▶ TASK PROMPT: Look through the records that follow. Copy every line containing the word "included".

▶ RECORD EXTRACTS:
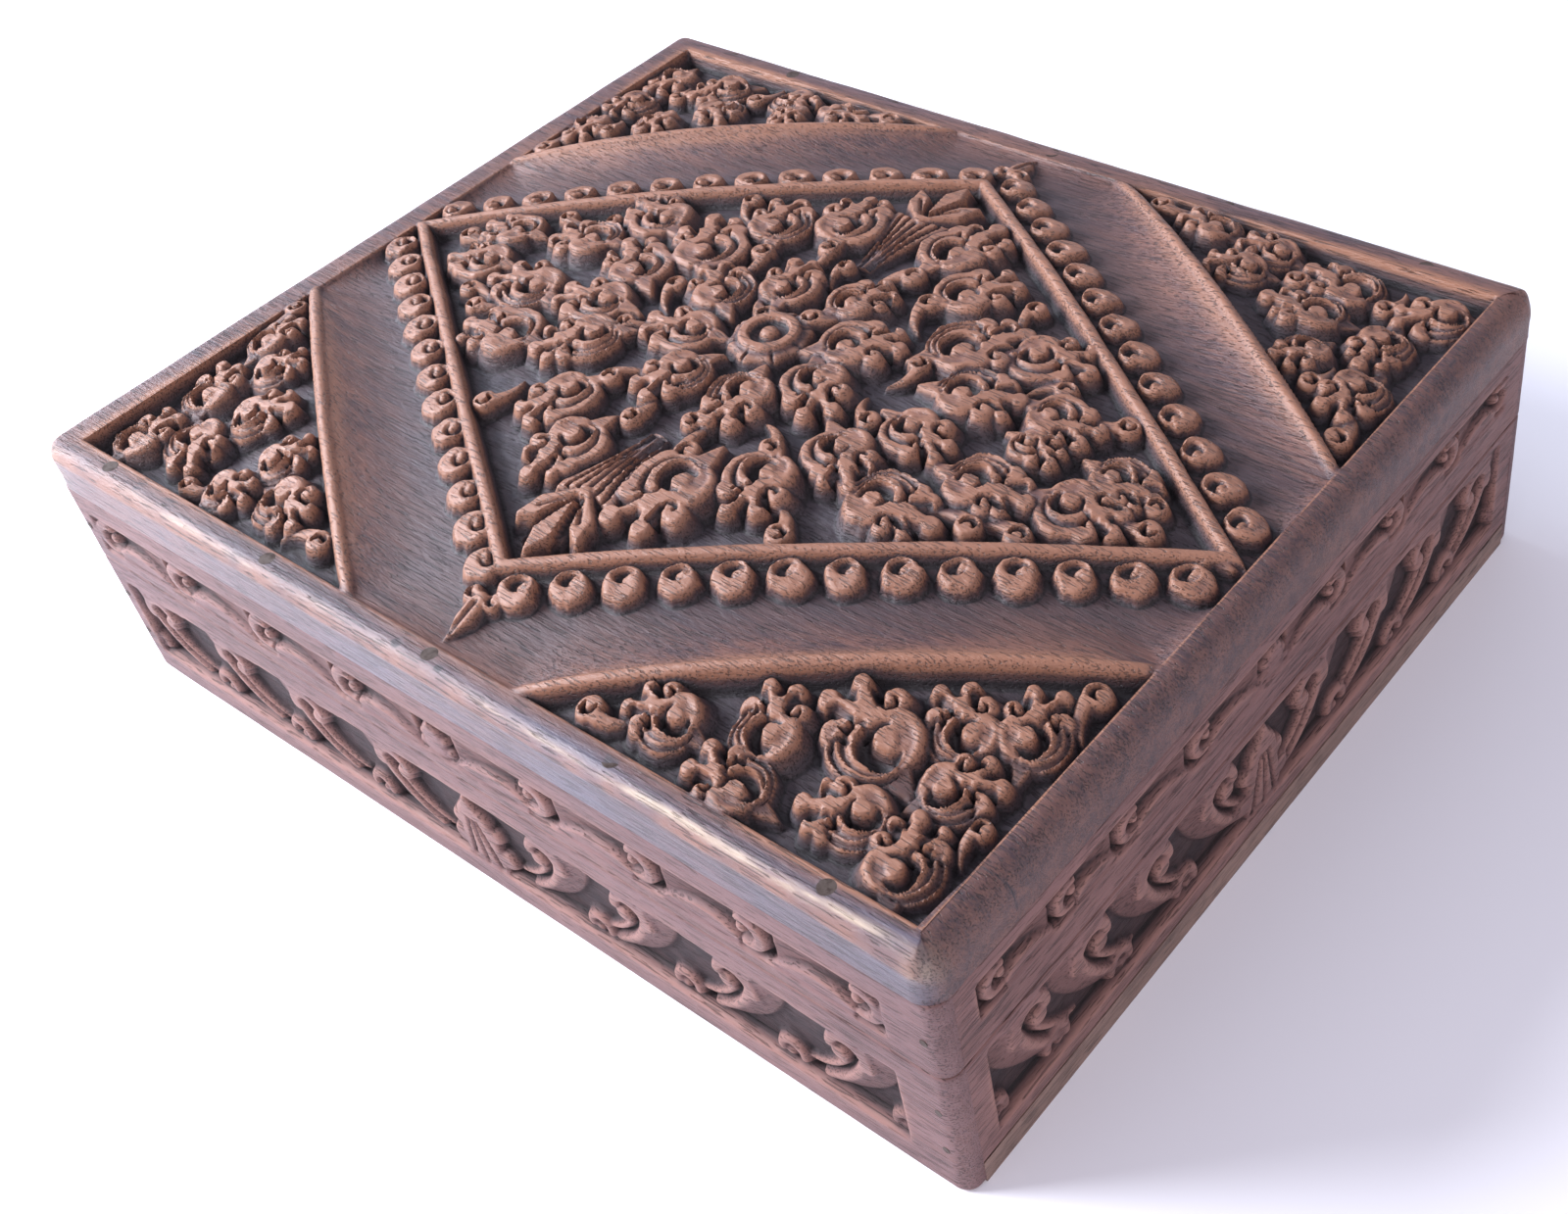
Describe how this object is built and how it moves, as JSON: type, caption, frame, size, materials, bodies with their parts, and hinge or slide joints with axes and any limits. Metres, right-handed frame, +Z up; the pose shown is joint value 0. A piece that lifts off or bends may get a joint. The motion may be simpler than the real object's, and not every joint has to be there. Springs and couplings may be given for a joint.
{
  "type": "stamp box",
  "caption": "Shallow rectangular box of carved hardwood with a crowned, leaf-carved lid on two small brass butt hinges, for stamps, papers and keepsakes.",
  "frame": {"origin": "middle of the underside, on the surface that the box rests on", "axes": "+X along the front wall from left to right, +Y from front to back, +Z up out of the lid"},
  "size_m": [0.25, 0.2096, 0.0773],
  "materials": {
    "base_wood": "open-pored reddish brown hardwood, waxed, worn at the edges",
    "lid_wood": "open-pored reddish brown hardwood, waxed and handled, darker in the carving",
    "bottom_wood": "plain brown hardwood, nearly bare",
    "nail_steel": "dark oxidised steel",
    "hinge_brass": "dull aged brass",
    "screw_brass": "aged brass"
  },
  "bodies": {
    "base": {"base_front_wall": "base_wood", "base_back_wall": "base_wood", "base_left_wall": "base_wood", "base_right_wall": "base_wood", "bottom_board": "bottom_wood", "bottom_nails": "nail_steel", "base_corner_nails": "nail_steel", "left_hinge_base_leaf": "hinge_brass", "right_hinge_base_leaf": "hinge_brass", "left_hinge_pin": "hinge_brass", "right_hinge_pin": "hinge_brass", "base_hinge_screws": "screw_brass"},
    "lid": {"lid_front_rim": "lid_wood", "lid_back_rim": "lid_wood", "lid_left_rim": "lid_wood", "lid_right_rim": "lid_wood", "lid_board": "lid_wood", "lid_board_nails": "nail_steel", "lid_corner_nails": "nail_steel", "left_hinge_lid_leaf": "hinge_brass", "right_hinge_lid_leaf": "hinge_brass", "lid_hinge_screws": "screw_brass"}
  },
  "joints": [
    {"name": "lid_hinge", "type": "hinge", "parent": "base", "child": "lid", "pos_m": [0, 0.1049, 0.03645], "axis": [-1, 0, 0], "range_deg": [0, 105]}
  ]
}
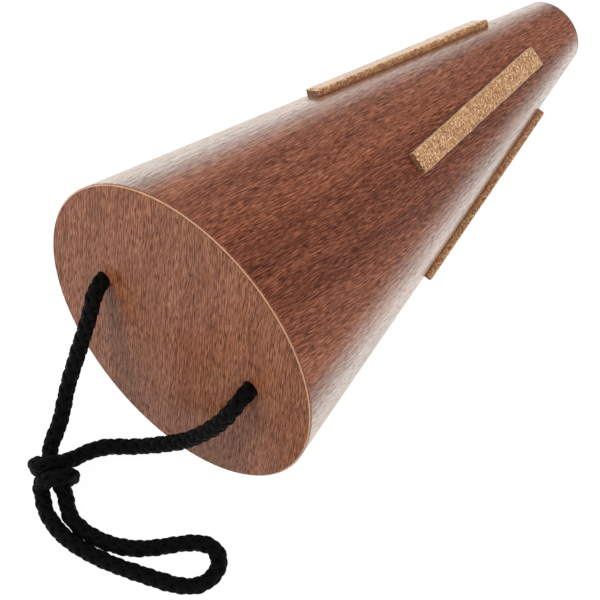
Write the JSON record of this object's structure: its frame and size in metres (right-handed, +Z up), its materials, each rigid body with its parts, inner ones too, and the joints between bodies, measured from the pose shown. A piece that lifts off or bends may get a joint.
--
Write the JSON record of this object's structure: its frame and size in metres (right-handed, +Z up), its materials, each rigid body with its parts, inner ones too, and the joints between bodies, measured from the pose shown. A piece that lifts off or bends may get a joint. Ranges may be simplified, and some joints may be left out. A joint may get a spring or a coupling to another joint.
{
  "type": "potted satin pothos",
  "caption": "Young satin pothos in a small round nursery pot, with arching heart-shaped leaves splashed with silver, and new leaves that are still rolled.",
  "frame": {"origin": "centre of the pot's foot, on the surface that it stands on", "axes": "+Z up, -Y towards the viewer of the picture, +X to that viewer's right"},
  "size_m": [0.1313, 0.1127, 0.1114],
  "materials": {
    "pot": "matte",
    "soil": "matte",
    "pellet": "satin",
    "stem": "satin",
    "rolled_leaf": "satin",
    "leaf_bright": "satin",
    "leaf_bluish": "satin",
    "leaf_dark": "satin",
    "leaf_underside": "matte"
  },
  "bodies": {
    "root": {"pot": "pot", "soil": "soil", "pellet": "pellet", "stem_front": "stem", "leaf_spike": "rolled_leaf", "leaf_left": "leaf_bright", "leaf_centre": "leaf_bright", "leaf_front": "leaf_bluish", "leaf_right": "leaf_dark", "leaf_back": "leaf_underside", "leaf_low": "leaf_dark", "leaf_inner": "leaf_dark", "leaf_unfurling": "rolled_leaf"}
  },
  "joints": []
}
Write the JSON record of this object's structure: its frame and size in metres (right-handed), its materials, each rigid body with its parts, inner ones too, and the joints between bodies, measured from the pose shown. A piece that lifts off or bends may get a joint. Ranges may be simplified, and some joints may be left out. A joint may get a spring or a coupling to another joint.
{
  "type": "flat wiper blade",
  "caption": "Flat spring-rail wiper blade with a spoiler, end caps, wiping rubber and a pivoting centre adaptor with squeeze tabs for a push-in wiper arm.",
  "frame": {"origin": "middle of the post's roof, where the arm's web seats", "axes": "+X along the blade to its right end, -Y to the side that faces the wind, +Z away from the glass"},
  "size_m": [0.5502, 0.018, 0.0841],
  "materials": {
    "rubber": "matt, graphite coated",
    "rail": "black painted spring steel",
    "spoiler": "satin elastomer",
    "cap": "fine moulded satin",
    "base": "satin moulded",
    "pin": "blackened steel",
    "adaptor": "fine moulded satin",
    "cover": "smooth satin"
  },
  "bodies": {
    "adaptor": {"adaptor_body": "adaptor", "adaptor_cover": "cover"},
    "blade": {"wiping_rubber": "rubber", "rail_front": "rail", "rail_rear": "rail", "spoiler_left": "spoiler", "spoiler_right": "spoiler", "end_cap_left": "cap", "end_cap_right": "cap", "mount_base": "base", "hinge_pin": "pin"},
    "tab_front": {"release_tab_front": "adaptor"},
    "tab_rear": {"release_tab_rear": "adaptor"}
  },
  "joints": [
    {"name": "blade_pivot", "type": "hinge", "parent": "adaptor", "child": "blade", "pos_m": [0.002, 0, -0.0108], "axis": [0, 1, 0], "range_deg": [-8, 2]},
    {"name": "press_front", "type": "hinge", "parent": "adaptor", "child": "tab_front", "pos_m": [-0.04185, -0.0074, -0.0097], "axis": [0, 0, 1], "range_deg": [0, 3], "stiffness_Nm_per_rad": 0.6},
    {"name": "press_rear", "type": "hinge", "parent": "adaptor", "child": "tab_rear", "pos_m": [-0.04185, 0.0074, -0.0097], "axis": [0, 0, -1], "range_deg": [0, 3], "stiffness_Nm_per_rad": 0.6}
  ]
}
==
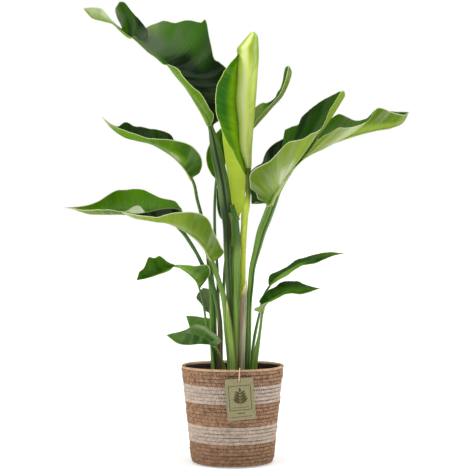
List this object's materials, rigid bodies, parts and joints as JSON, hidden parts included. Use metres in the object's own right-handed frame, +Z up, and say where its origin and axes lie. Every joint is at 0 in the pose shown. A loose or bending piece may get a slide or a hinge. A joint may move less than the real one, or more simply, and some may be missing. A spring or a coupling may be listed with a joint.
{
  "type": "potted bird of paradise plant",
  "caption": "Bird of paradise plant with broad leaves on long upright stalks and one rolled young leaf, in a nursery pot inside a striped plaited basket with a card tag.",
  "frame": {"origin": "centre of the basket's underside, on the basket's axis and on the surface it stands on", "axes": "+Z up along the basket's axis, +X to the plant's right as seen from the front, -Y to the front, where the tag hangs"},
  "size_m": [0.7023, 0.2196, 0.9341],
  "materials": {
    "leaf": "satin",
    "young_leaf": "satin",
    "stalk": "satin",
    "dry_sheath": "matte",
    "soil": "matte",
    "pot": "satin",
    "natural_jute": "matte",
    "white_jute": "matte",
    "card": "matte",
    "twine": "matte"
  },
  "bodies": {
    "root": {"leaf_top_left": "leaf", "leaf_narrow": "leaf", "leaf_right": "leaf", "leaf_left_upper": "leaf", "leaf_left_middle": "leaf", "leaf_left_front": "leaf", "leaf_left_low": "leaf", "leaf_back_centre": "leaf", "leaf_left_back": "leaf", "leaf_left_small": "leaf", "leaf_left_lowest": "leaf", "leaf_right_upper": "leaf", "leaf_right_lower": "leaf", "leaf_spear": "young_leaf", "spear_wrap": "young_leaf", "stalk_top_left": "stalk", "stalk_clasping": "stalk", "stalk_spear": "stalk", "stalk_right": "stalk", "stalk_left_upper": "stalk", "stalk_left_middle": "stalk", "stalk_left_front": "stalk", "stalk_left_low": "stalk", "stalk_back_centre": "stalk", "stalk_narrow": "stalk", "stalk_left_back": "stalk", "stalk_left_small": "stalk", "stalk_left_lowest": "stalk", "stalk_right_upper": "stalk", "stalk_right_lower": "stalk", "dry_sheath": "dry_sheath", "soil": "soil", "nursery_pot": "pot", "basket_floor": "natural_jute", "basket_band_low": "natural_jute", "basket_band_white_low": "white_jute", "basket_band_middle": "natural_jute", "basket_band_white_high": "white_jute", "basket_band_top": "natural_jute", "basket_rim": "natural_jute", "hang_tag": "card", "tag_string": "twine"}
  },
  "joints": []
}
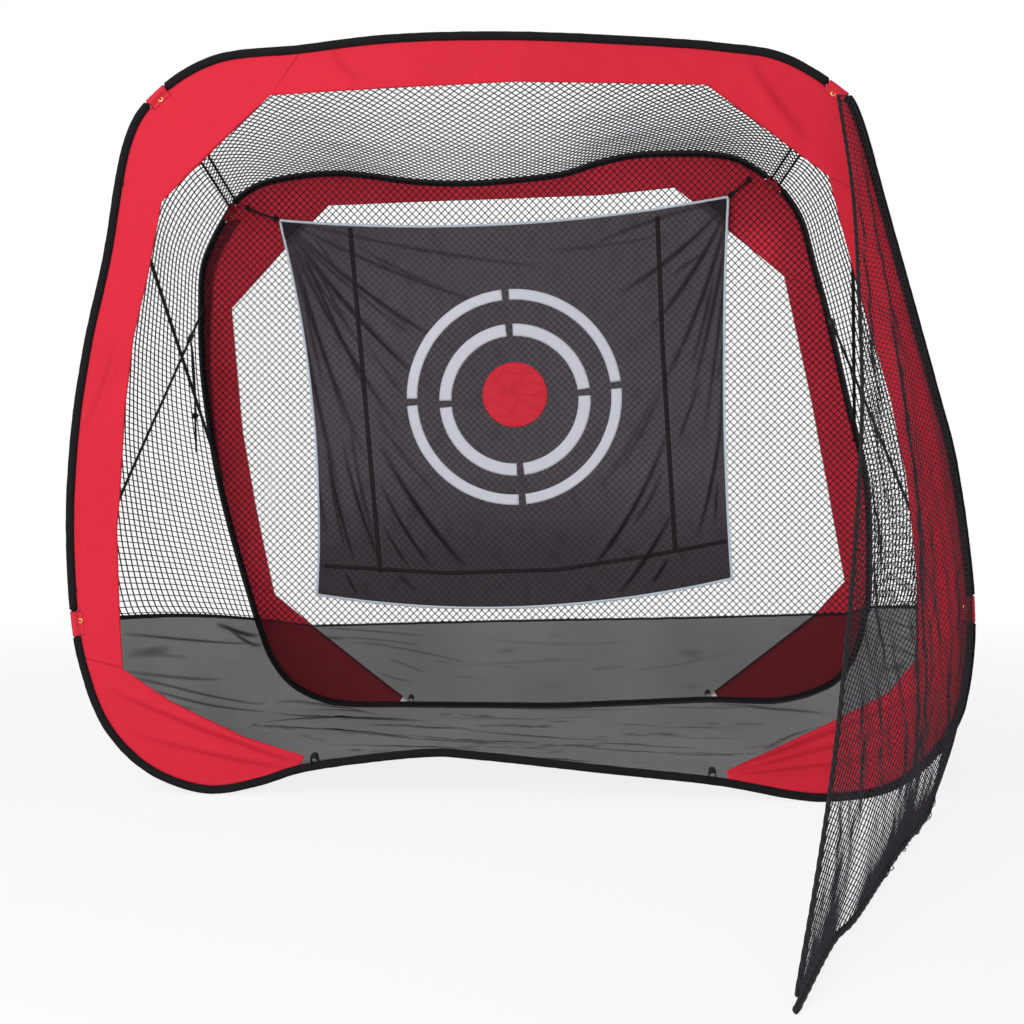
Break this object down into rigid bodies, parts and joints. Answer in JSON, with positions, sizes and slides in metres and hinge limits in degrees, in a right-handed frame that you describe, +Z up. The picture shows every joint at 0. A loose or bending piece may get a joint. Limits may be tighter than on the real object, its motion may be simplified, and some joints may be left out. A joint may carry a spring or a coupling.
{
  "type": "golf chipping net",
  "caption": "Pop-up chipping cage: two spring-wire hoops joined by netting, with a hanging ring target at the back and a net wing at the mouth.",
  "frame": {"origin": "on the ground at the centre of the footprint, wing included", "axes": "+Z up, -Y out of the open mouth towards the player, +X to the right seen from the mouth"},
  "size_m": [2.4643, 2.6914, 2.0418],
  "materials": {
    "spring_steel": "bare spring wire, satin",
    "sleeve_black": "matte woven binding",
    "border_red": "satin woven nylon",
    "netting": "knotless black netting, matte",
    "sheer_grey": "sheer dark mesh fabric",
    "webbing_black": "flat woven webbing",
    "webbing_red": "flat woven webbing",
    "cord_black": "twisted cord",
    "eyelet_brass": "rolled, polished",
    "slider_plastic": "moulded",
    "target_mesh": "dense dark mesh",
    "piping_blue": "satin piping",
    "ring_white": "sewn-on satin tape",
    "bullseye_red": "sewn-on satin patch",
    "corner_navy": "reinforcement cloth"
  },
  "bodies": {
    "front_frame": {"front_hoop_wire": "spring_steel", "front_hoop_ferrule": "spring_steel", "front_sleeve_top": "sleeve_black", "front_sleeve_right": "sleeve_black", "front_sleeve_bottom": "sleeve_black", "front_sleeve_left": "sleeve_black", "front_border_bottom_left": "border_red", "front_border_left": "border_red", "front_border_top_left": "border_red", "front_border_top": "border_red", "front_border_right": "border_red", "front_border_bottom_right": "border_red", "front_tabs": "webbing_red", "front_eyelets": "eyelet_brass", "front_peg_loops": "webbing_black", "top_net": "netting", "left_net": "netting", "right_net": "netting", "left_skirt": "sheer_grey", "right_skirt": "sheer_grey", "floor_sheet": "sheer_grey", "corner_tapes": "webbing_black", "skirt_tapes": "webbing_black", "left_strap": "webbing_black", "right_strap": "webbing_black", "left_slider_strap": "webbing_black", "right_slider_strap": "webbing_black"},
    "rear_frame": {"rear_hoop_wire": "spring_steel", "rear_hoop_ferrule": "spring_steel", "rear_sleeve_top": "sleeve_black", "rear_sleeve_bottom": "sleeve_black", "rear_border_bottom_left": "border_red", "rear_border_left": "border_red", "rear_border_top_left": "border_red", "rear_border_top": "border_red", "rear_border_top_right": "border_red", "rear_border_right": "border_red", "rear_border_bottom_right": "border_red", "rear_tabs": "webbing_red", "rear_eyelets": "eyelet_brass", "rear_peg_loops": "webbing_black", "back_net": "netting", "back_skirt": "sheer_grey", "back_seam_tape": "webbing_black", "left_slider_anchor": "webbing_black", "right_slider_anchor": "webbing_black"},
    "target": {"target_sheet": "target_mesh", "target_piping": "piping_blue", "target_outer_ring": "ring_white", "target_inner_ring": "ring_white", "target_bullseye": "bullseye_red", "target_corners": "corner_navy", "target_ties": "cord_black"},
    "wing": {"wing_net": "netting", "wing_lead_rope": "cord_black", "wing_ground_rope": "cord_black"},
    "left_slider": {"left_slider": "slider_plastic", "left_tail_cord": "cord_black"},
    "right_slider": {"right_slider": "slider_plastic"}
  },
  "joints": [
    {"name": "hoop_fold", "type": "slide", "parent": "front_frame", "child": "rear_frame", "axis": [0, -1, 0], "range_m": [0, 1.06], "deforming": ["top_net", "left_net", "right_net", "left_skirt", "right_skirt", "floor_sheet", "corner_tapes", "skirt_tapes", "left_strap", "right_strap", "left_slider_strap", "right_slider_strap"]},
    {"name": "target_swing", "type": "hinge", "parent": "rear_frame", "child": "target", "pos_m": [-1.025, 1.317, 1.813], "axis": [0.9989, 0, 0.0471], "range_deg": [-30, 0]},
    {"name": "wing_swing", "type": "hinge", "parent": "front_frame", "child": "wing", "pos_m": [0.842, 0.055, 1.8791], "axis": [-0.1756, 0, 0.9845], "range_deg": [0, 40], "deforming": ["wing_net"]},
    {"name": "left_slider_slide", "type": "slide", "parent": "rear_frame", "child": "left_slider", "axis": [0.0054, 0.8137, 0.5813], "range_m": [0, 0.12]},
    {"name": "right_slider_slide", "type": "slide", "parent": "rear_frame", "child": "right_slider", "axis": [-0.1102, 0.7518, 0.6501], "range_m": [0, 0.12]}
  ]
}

▶ RESPONSE TO THIS TASK:
List this object's materials, rigid bodies, parts and joints as JSON, hidden parts included. Use metres in the object's own right-handed frame, +Z up, and say where its origin and axes lie. Every joint is at 0 in the pose shown. A loose or bending piece may get a slide or a hinge. A joint may move less than the real one, or more simply, and some may be missing. A spring or a coupling may be listed with a joint.
  "frame": {"origin": "on the ground at the centre of the footprint, wing included", "axes": "+Z up, -Y out of the open mouth towards the player, +X to the right seen from the mouth"},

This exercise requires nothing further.